Nichtsdestotrotz gingen die Galeria-Beschäftigten auf die Straße. In Aschaffenburg hatte Verdi zu einem ganztägigen Streik aufgerufen, an dem sich laut Gewerkschaftssekretär Peter König rund 50 Beschäftigte beteiligten. Die Empörung sei bei allen groß. Denn das Management plane nun erneut Massenentlassungen, und zwar sowohl in den Filialen, die geschlossen werden sollen, als auch in denen, die erhalten werden sollen.
"Ein digital und stationäres Warenhaus braucht aber nicht weniger, sondern mehr Personal, Service und gute Beratung der Kundinnen und Kunden, um mehr Umsätze zu generieren", so König. Das alles gelinge nur mit den Beschäftigten, die gerade jetzt mit Blick auf die enorm gestiegenen Lebenshaltungskosten Löhne brauchen, mit denen sie ihr Auskommen bestreiten können. Die Pläne des Managements seien das Gegenteil davon, kritisiert er.
In Schweinfurt nutzten die Protestierenden die Kundgebung auch, um noch einmal auf die angekündigte Schließung des Warenhauses aufmerksam zu machen. Die Unternehmensleitung hatte am 13. März bekanntgegeben, von den insgesamt 129 Filialen der angeschlagenen Warenhauskette Galeria Karstadt Kaufhof 52 Standorte zu schließen. In Schweinfurt sollen im Januar 2024 die Lichter ausgehen.
Wut, Trauer und Empörung
Die Belegschaft hatte ein überdimensionales Herz mit den Konterfeis der Beschäftigten gebastelt, auf dem stand: "Wir kämpfen für unsere Zukunft." Viele der Demonstrierenden hielten Herz-Schilder in der Hand mit Sprüchen wie "Hier bin ich groß geworden", "38 Jahre Familie" oder dem Wort "Wut" in großen roten Lettern darauf. Ein Großteil der Galeria-Leute hält dem Haus seit Jahrzehnten die Treue. Eine Mitarbeiterin hatte auf ihr Herz-Schild geschrieben: "Horten gute Zeiten, Kaufhof andere Zeiten, Galeria Karstadt das Ende."

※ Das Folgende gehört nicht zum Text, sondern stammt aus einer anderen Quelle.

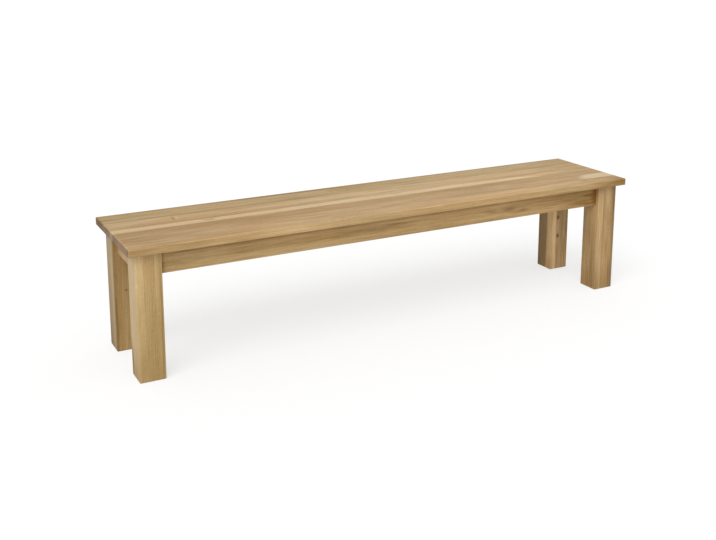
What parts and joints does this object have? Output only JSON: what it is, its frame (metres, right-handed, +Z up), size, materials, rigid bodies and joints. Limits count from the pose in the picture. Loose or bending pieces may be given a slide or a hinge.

Ganz habe man die Hoffnung auf einen Fortbestand der Filiale noch nicht aufgegeben, sagt Betriebsratsvorsitzender Wolfgang Rattmann, auch wenn Ende April die Kündigungsschreiben erwartet werden. Über die Möglichkeit eines Wechsels in die Transfergesellschaft sollen die von Arbeitslosigkeit bedrohten Mitarbeitenden in den nächsten Tagen informiert werden.
"Momentan hängen wir total in der Luft", sagt Rattmann. Dass die Beschäftigten in Schweinfurt trotzdem engagiert ihrer täglichen Arbeit weiter nachgehen, sei ihnen hoch anzurechnen.